Mitchell, who has been working with people with speech difficulties for the past 17 years, was concerned about the possible knock-on effect.
"Nobody wants to be the one without a sense of humour but where do we draw the line? What are the implications? Will it make people more likely to be bullied?
"What about a child in the school playground?"
Although Hodgson's way of speaking has been widely described as an "impediment", Mitchell points out that "rhotacism" is not classed as an impairment. Instead, it's merely a variation in use of "r".
There is no real difference in the way Hodgson says the words "range rover" than a person with an Irish, American or French accent who uses another, slightly different variation of the sound we associate with an "r".
So if it's simply a variety of pronunciation, rather than an impediment, is it open season for humour?
In his blog, children's' book author Michael Rosen wrote: "Many of the comments that people make about other people's speech are really comments about the status of one's own speech or the perceived status of what sounds educated."
He says that a great deal of comments about non-standard ways of speaking are "prejudiced" and can make people feel "self-conscious and inadequate" if they don't conform to the norm.
Even though Hodgson does not have a speech impediment, Leys Geddes, chair of the British Stammering Association feels that the general attitude towards people who do is unhelpful and "wrong".
Geddes feels that people don't understand the day-to-day difficulties that people with speech impediments face when trying to communicate.
"People think it's OK to take the mickey out of speech impediments. They don't with other disabilities, it's a no-go area. They don't understand what it is like when you struggle to speak, how tiring it is physically and emotionally."
While the newspaper mockery is not of a genuine speech impediment, for some there's a sense that it might encourage that type of behaviour.
"That article in the Sun gives people permission to behave like that," says Geddes.
Geddes is 63 and has been struggling with a stammer for most of his life, and his speech problem even cost him his job in marketing when he was in his thirties.
And of course, the consequences for any children who pronounce an "r" in the same way as Hodgson could be unpleasant.

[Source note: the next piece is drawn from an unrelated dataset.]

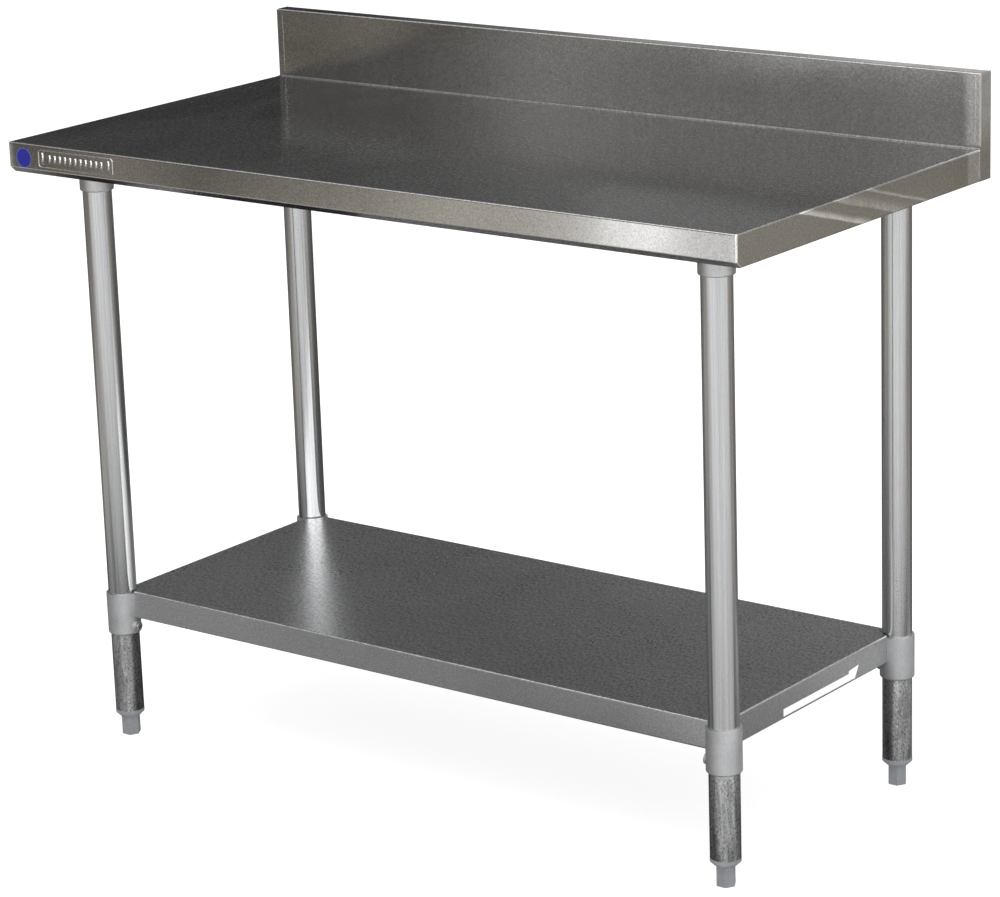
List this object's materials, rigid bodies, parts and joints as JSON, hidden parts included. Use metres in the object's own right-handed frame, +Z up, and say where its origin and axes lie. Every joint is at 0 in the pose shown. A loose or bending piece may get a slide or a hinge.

"Jonathan Ross may not mind having his rhotacism mocked, but the average child will," Geddes argues.
Making fun of stammering was once common, with Ronnie Barker's grocer Albert Arkwright in Open All Hours a classic example.
Now many comedians would consider openly mocking a stammer to be in poor taste. Times change.
Stand-up comic Tony Jameson, who has an occasional, slight stammer, says that if a comedian has a structure and a routine that includes someone who speaks in a different way, it can be sometimes be acceptable.
But he thinks it is "unfair" solely to poke fun at people with speech impediments and making fun of it in isolation is "lazy".
There will be plenty of people who think the row overblown. As Ross said: "Really it's not a big deal. I wish we weren't part of such a judgemental culture."
In the meantime, Geddes thinks that solely concentrating on how people speak distracts from the message they are trying to communicate.
"The important thing is not how you say things but the things you say."